The Insured argued that the exclusion should only apply to the affected steel reinforcement of the original collapsed wall and that all other damage should be covered. However, as we will describe later, the extent of the deteriorated steel reinforcement (due to corrosion) played an extremely important role in the adjustment of the loss.

The plant retaining walls were all interconnected by a metal walkway; this in turn led us to treat the metal walkways and adjoining walls as an interdependent structural system. The concrete and steel reinforcement within the wall were acting as a single structural element and therefore cannot be separated and treated independently as argued by the Insured. We were able to determine that the collapse of the first retaining wall displaced the walkways laterally, creating a domino effect with adjacent walls.
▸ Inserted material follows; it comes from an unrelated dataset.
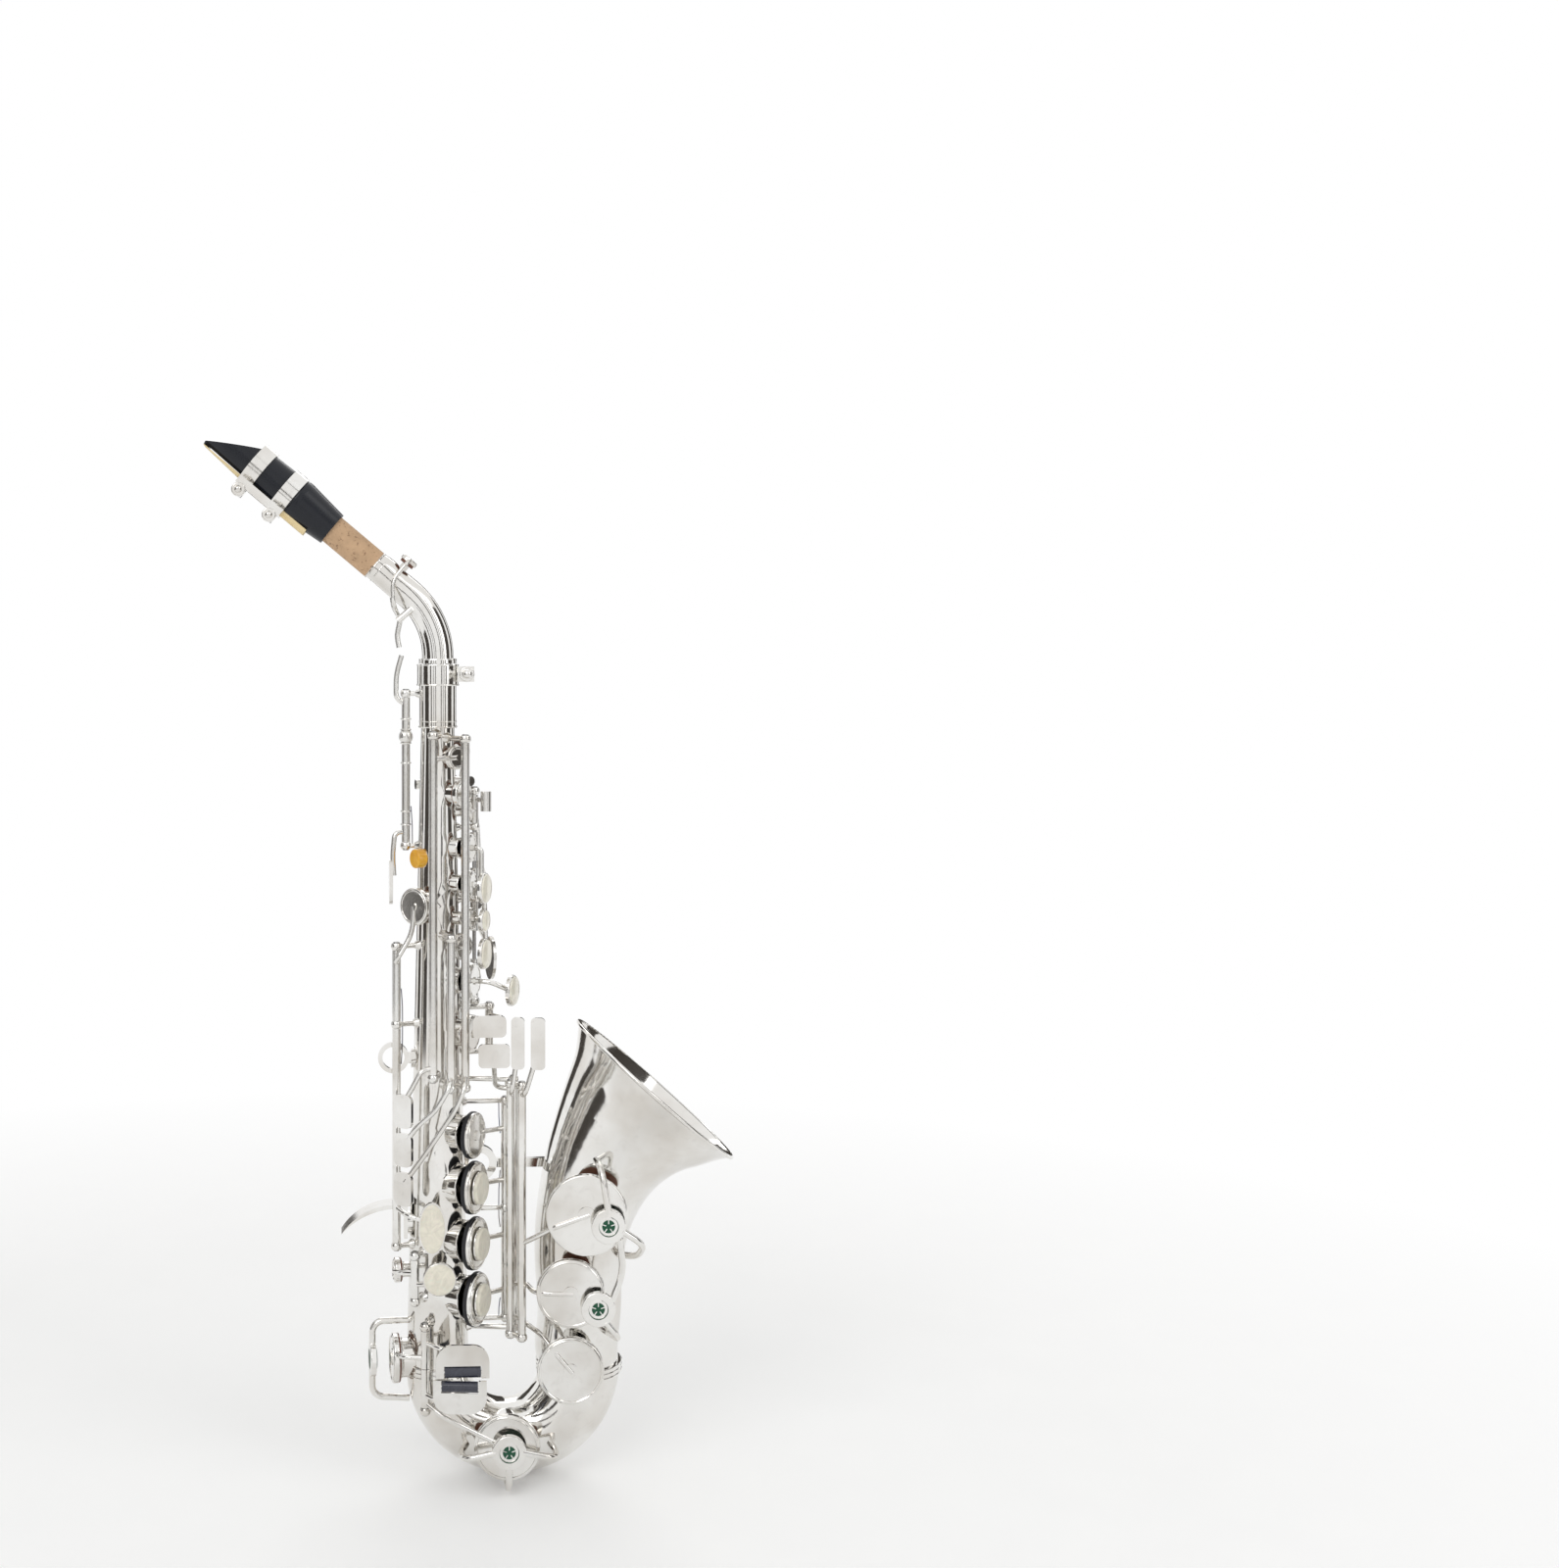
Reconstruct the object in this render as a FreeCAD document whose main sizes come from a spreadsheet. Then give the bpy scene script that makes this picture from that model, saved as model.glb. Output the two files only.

Deteriorated reinforcement due to corrosion was also present in other walls and the corrosion not only caused the collapse of the initial wall, but was also a governing factor in the collapse of the remaining walls. As such all of the structural damage was excluded.

In investigating losses relating to corrosion, it is extremely important to clearly demonstrate corrosion, as the deteriorating factor and main cause of the loss. Corrosion may not specifically be limited to just the initial cause of the loss. It can, as demonstrated above, play a significant role to the resultant loss as well, carrying with it substantial implications when applying the corresponding exclusion(s).